Come detto in precedenza, Roma, dal 1993 al 1996, e Brescia, furono le sue due esperienze più significative: in giallorosso ebbe il grande merito di far debuttare un allora sedicenne Francesco Totti, a Brescia (stagione 2001/2002, in una squadra in cui c’era anche Roberto Baggio e Pep Guardiola) memorabile fu lo scatto sotto la curva dell’Atalanta (“se famo er tre a tre vengo sotto ‘a curva”, disse Mazzone nel momento in cui Baggio segnò il gol del 2-3 con cui riaprì la partita) in un derby in cui le Rondinelle pareggiarono 3-3 (con tripletta del Divin Codino) all’ultimo minuto.

Mazzone ha impersonificato, sia per le espressioni lessicali che per il modo di porsi, il tecnico che ogni tifoso, almeno per quelle che erano le qualità morali, vorrebbe sulla propria panchina. Sempre schietto, mai ruffiano, Onesto, diretto, una rarità per il patinato mondo del calcio che già tra gli anni ’90 e 2000 iniziava a prediligere la forma, a volte di facciata, che la sostanza. Non ha mai trasudato arroganza e saccenza, ponendosi invece al servizio dei campioni che ha allenato. E in parte svezzato, perché, oltre a Totti in quel di Roma, Carletto ebbe il grande merito di lanciare anche Andrea Pirlo. «La tecnica è il pane dei ricchi, la tattica è il pane dei poveri», uno dei suoi mantra. Di tecnica Mazzone se ne intendeva, eccome se se ne intendeva: a Brescia fece brillare una delle stelle del firmamento del pallone, Roberto Baggio. Roby non aveva perso lo smalto dei suoi tempi migliori, ma probabilmente gli stimoli. Qualcuno, vedi Marcello Lippi non credette più in lui, Mazzone invece rimise la chiesa al centro del villaggio: e il rapporto fra i due fu tanto candido quanto duraturo.

Per i campioni “umili” aveva una predilezione. Di Pep Guardiola, oggi il miglior tecnico al mondo e tra i più rivoluzionari dell’ultimo trentennio, fu mentore e guida.
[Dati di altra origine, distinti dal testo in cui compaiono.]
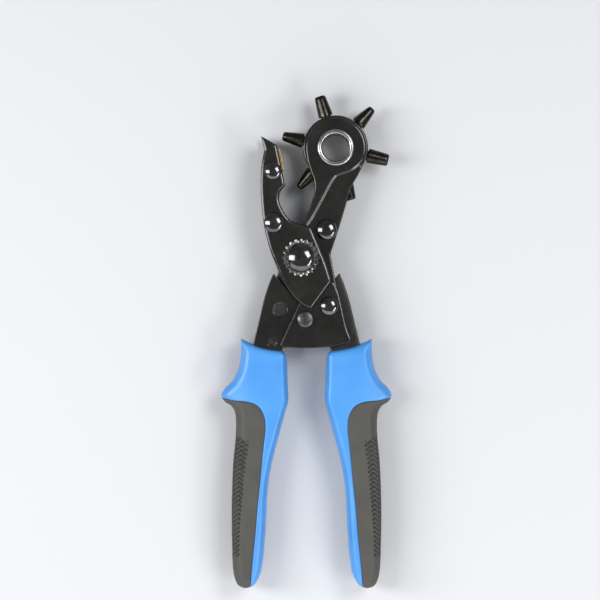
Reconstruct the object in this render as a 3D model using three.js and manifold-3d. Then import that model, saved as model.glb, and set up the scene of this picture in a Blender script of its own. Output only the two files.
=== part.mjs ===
// Heavy-duty revolving leather punch: compound-lever pliers with a six-tube punch wheel.
// Millimetres. The tool lies flat on its back, jaws closed: +Y points from the grips to the
// punch wheel, +Z faces up, away from the surface that the tool rests on.
import * as THREE from 'three';
import { mergeVertices } from 'three/addons/utils/BufferGeometryUtils.js';
import Module from 'manifold-3d';

const wasm = await Module();
wasm.setup();

const GAP = 0.3;              // clearance between neighbouring pieces
const PLATE = 1.6;            // sheet thickness of every stamped plate
const CORE_HALF = 3.8;        // half thickness of the solid jaw and handle cores
const ROUND_STEPS = 20;       // facets round a full circle
const DOME_STEPS = 3;         // facets from the rim of a rivet's dome to its crown
const EYE_STEPS = 5;          // facets round the eye of a link
const STRAIGHT = 0.004;       // sine of the smallest turn that counts as a corner
const THROUGH = 20;           // half height of a cutter that passes through everything

// Pivots and rivets in plan, measured from the main pivot
const MAIN = [0, 0];
const WHEEL = [16.9, 53.8];
const HANDLE_PIVOT = [2.1, -29.9];
const RIGHT_LINK = [13.7, -23.5];
const LEFT_JAW_RIVET = [-13.2, 17];
const RIGHT_JAW_RIVET = [12.5, 13.7];
const ANVIL_RIVET = [-13.6, 42.1];
const MAIN_SHANK = 4;
const LINK_SHANK = 3;
const JAW_SHANK = 2.6;
const SPRING_SEAT = [-14, -41.4];
const SEAT_SHANK = 1.6;
const LOOSE_FIT = 0.6;        // room round the handle pivot, where the linkage closes on itself

// Rivets: radius of the head, and how far it stands up in front and behind
const MAIN_HEAD = { head: 7, front: 3.4, rear: 1.5 };
const LEFT_JAW_HEAD = { head: 5, front: 2.6, rear: 1.4 };
const RIGHT_JAW_HEAD = { head: 5.1, front: 2.6, rear: 1.4 };
const ANVIL_HEAD = { head: 4.2, front: 2.2, rear: 1.4 };
const RIGHT_LINK_HEAD = { head: 4.6, front: 2.5, rear: 1.4 };
const HANDLE_PIVOT_HEAD = { head: 4, front: 1.4, rear: 1.2 };

// Spacers round the rivets, and the eyes of the levers
const LEFT_JAW_SPACER = 5;
const RIGHT_JAW_SPACER = 5.4;
const ANVIL_SPACER = 4.2;
const PIVOT_SPACER = 8.8;
const ANVIL_JAW_EYES = [9, 5.2];       // at the main pivot, at the left link pin
const WHEEL_JAW_EYES = [9.4, 5.5];     // at the main pivot, at the right link rivet
const LEFT_HANDLE_EYES = [6, 6];       // at the left link pin, at the handle pivot
const RIGHT_HANDLE_EYES = [5.5, 5.8];  // at the right link rivet, at the handle pivot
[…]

Scaricato dal Barcellona, l’esperienza di Guardiola a Brescia non fu delle più semplici, coinvolto nella vicenda doping. «Quando ho avuto la vicenda del doping Carlo Mazzone è stato straordinario, mi ha trattato come un figlio», raccontò l’attuale tecnico del Manchester City, fresco vincitore della Champions League e della Supercoppa Europea.

Ovunque abbia allenato, sono dodici le squadre che ha guidato (col Bologna nel 1998/1999 raggiunse la semifinale dell’allora Coppa Uefa), nessuno lo dimenticherà: grazie di tutto, Carletto.